Electrical workers employed by a Wits contractor allege that they have not been paid for six weeks, but they will not be getting any help from the university administration.
The outsourced workers, who are employed by MJL Electrical, have complained to the Wits Legal Office and activist groups but have not yet seen their back pay.
Trouble started for the workers when they noticed they had not been paid for the month of December, with both their salaries and bonuses outstanding.
According to one of the workers, Aubrey Saku, they were eventually paid in early January, but not the full amounts they were owed. Since then, they have not seen a cent from MJL Electrial.
A three-way dispute
Prof Beatrys Lacquet, the deputy vice chancellor of infrastructure and operations at Wits, said the university has paid what it owes to MJL Electrical two weeks ago.
She said the responsibility for paying the workers is with MJL Electrical and not Wits.
“MJL management is responsible to run the company and comply with all legislation and regulations,” she told Wits Vuvuzela.
When reached for a response, MJL Electrical owner George Cresswold told Wits Vuvuzela that he does not want to comment on the dispute until he has met with the university and “given the process proper opportunity to take its course”.
“There is a solution,” he said. “And we are committed to making this work.”
The workers also allege that when they were paid for the month of December, they were not paid in full.
“We all worked for 10 days, but some of us were only paid for eight, or seven … We all had money deducted from our salaries,” Saku said.
Saku said Cresswold assured them they would be paid in full and the electricians continued to work for another month.
However, a month later they were again not paid and have not worked since February 9.
Cresswold again promised they would be compensated on Monday this week, but that deadline came and went without payment.
Chowing on taxes
The workers allege that Cresswold had been deducting tax from their salaries but they said they have never received IRP5 documents, the proof that their taxes had been paid to SA Revenue Service (SARS).

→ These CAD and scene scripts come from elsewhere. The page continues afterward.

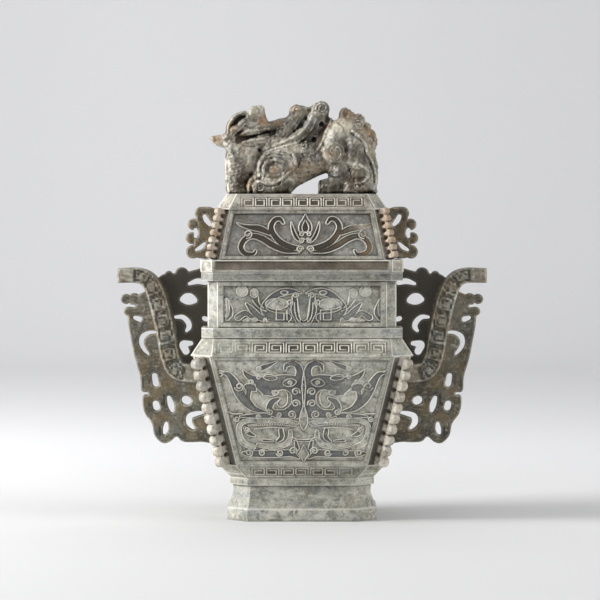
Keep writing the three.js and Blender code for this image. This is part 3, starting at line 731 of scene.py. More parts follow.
# Two dragons beak to beak over a mask with great eyes. Bodies are bands of (u, v, half width) from the
# panel's middle and foot, and scrolls are (u, v, radius).
BELLY_MOTIF = {
    "bodies": [
        [(4, 66, 3), (3, 72, 2.8), (5, 76.5, 2.4), (9, 78, 2), (13, 76.5, 1.6), (14, 73, 1)],
        [(45, 73, 0.5), (42, 69, 2), (36, 65.5, 3), (29, 63.5, 4.5), (20, 63, 6), (11, 64, 5.5), (3, 64, 3.5)],
        [(33, 61, 3), (28, 57, 3.2), (23, 55, 2), (19.5, 56, 1)],
        [(30.5, 54, 0.5), (27, 55, 1.4)],
        [(5.5, 60, 4), (5, 52, 4.2), (5, 44, 4.2), (5.5, 39.5, 4)],
        [(8, 54, 1), (9.5, 57.5, 2), (14, 59.5, 1)],
        [(8, 48, 1), (9.5, 44, 2.2), (14, 42, 1)],
        [(19, 51, 1.4), (23.5, 48.5, 2.4), (25.5, 43.5, 2.6), (22, 40, 3), (14, 39.5, 3.4), (6, 39.5, 3.6)],
        [(61, 71, 0.6), (56, 69.5, 2), (52, 64, 3), (48.5, 57, 3.8), (44, 49.5, 3.4), (37, 43.5, 2.4), (28, 41, 0.8)],
        [(42, 60, 2.6), (38.5, 59.5, 2.8), (36, 57.5, 1)],
        [(41, 57, 2.2), (41, 51, 1.6), (37, 45.5, 1)],
        [(47, 37.5, 1), (36, 38, 1.8), (26, 38, 2)],
        [(34, 74, 1.2), (30, 75, 2), (25, 77, 1.4), (19.5, 80, 0.4)],
        [(41, 30.5, 0.6), (30, 31.5, 0.9), (15, 31.5, 0.9), (6, 30, 0.6)],
        [(44, 28.5, 1.2), (41, 24.5, 1.8), (36.5, 22.5, 0.8)],
        [(17, 27, 1.8), (16.5, 21.5, 1.9), (20, 18, 1)],
        [(30, 19, 1.2), (23, 18.5, 0.8)],
        [(45, 9, 1.4), (38, 8.5, 2.6), (22, 8.5, 2.9), (10, 9, 2.6), (4, 5.5, 1)],
        [(6, 18.5, 1.2), (5, 13, 1.8)],
    ],
    "frames": [
        [(5, 32.5, 1.4), (12, 34, 1.5), (28, 34.5, 1.6), (43, 34, 1.8), (48, 30, 2), (48, 23, 2.2),
         (44.5, 16.5, 2.2), (37.5, 13.8, 1.8)],
        [(10, 26, 1.4), (10.5, 20, 1.9), (15, 15.5, 2.2), (25, 14.2, 2.2), (34, 15.5, 1.6)],
    ],
    "threads": [
        lens(10.5, 63.5, 5.2, 3, -0.15),
        lens(25, 67.3, 5.4, 2.1, 0.1),
        [(19, 57.5), (15, 58), (12.5, 55.5), (12, 50), (13.5, 46), (17.5, 44.5), (20, 47), (18.5, 50)],
        [(37, 27.5), (25, 29), (14, 28.5)],
        [(55, 47.5), (58, 46), (57.5, 42), (53, 39.5), (46, 39.5)],
        [(0, 70), (1.2, 62), (0.8, 53), (0, 46)],
        [(0, 46), (2.5, 39), (3, 33), (1.5, 28.5), (0, 27)],
        [(0, 19.5), (5, 20), (9.5, 21.5)],
        [(0, 18), (5, 18.5), (9.5, 20)],
    ],
    "straight": [
        [(0, 15.5), (4, 8.5), (0, 2.5)],
    ],
    "scrolls": [
        (62, 70, 2.5), (48, 60.5, 3.2), (39.5, 64, 1.8), (33.5, 67.5, 1.6), (33.5, 74, 1.6), (21, 56, 2.2),
        (6, 56.5, 2.8), (6, 47.5, 2.8), (25, 41, 2.2), (18.5, 39, 1.8), (9, 39, 2.8), (34, 37, 1.8), (50, 35.5, 2),
        (41, 9.5, 2.6), (31, 9.5, 2.4), (18, 9.5, 2.4), (8, 11, 2.8), (42.5, 27.5, 1.8), (10.5, 63.5, 1.6),
    ],
}

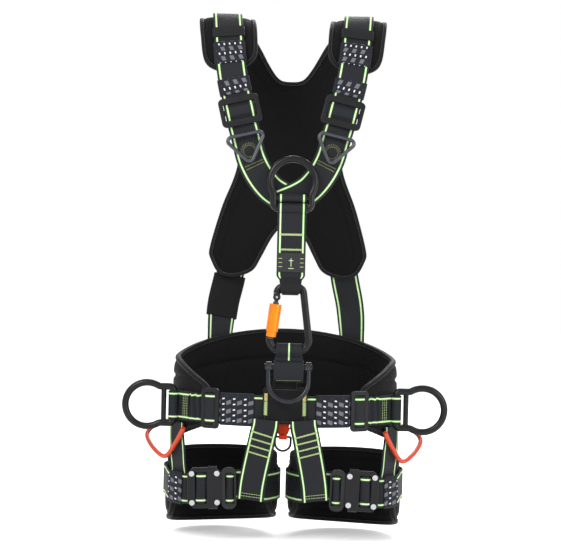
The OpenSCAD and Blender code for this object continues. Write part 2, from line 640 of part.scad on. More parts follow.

When confronted, workers said Cresswold admitted that he has never submitted their withheld money to SARS but promised he would, according to Saku.
“He has been chowing it,” Saku said.
The workers said in January that MLJ Electrical, which had been contracted for electrical repairs for the university, had run out of supplies which left them unable to do their jobs conducting necessary maintenance to Wits electrical system.
Lacquet said MJL is not the sole provider of electrical services at Wits and if they cannot do the job, the university had other outsourced companies at their disposal.
“If MJL cannot deliver a specific service at a time, Wits can get an alternate provider and vice versa regarding another service provider.”
The workers responded to the lack of materials and previous payment issues with a go-slow, at the beginning of January.
On Friday February 6, they arrived at work to find they had been locked out.
Cresswold continued to refuse to pay them and did not provide a reason, according to Saku.
Two weeks ago they were temporarily suspended.
During a meeting with the Wits Legal Office several days later, were told the process to suspend them had been unfair.
“We [the workers] were in the right … Cresswold said that we were striking, but we weren’t,” said Saku.
Wits Legal Office declined to comment to Wits Vuvuzela for this story.
Dr Shireen Ally of Sociology, an activist with the Wits Workers Solidarity Committee, told Wits Vuvuzela that after the university intervened, Cresswold and the workers reached a verbal commitment that the suspensions would be cancelled and the workers “indicated this was subsequently received in writing”.
However, Saku said they would not return to work until they have been paid.
The workers have returned to Wits a number of times to try and resolve the issue and are “frustrated” with not having been paid.